Let's generate a few sample business descriptions to verify the diversity and quality of the generated data.

In [None]:
# Generate 5 sample business descriptions
for i in range(5):
    desc = creator.generate_business_description()
    print(f'\nSample {i+1}:')
    print(f'Description: {desc.description}')
    print(f'Industry: {desc.industry}')
    print(f'Business Type: {desc.business_type}')
    print(f'Tone: {desc.tone}')
    print(f'Keywords: {desc.keywords[:5]}')

## Generate Full Dataset

Generate the complete dataset with the specified number of samples and save it to the output path.

In [None]:
# Generate dataset
logger.info(f'Generating dataset with {NUM_SAMPLES} samples...')
creator.create_training_dataset(num_samples=NUM_SAMPLES, output_path=OUTPUT_PATH)
logger.info(f'Dataset saved to {OUTPUT_PATH}')

## Dataset Validation

Validate the generated dataset to ensure quality and consistency.

In [None]:
def validate_dataset(dataset_path):
    with open(dataset_path, 'r') as f:
        dataset = json.load(f)
    
    logger.info(f'Validating dataset with {len(dataset)} examples')
    
    # Basic validation checks
    assert isinstance(dataset, list), 'Dataset must be a list'
    assert len(dataset) > 0, 'Dataset is empty'
    
    for i, example in enumerate(dataset):
        assert 'input' in example, f'Example {i} missing input'
        assert 'output' in example, f'Example {i} missing output'
        assert 'metadata' in example, f'Example {i} missing metadata'
        assert '.' in example['output'], f'Example {i} output is not a valid domain'
    
    logger.info('Dataset validation passed')

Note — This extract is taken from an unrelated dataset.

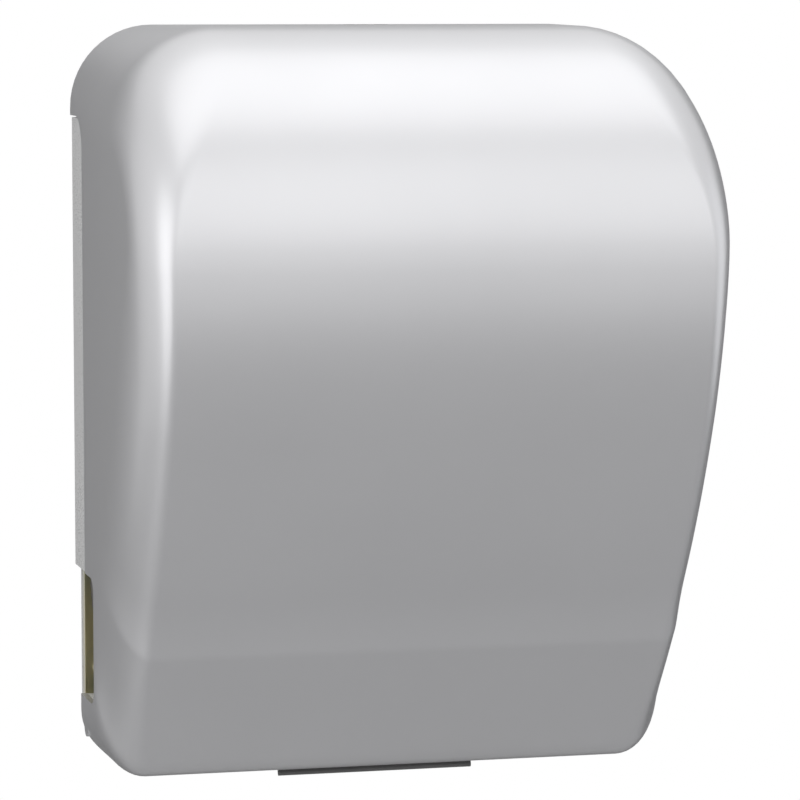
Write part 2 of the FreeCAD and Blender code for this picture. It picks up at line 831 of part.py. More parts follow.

validate_dataset(OUTPUT_PATH)

## Dataset Analysis

Analyze the generated dataset to understand its distribution and characteristics.

In [None]:
# Load dataset
with open(OUTPUT_PATH, 'r') as f:
    dataset = json.load(f)

# Convert to DataFrame
df = pd.DataFrame(dataset)
metadata_df = pd.json_normalize(df['metadata'])

# Plot industry distribution
plt.figure(figsize=(12, 6))
sns.countplot(data=metadata_df, x='industry', order=metadata_df['industry'].value_counts().index)
plt.xticks(rotation=45, ha='right')
plt.title('Industry Distribution')
plt.tight_layout()
plt.show()

# Plot TLD distribution
plt.figure(figsize=(8, 6))
sns.countplot(data=metadata_df, x='tld')
plt.title('TLD Distribution')
plt.tight_layout()
plt.show()

# Summary statistics
print('Dataset Summary:')
print(f'Total Examples: {len(dataset)}')
print(f'Unique Inputs: {df["input"].nunique()}')
print(f'Unique Outputs: {df["output"].nunique()}')
print(f'Average Input Length: {df["input"].str.len().mean():.1f} chars')
print(f'Average Output Length: {df["output"].str.len().mean():.1f} chars')

## Conclusion

The dataset creation process successfully generated a diverse set of business descriptions and domain name suggestions. The dataset is validated and ready for use in model training. The next step is to train the baseline model using this dataset.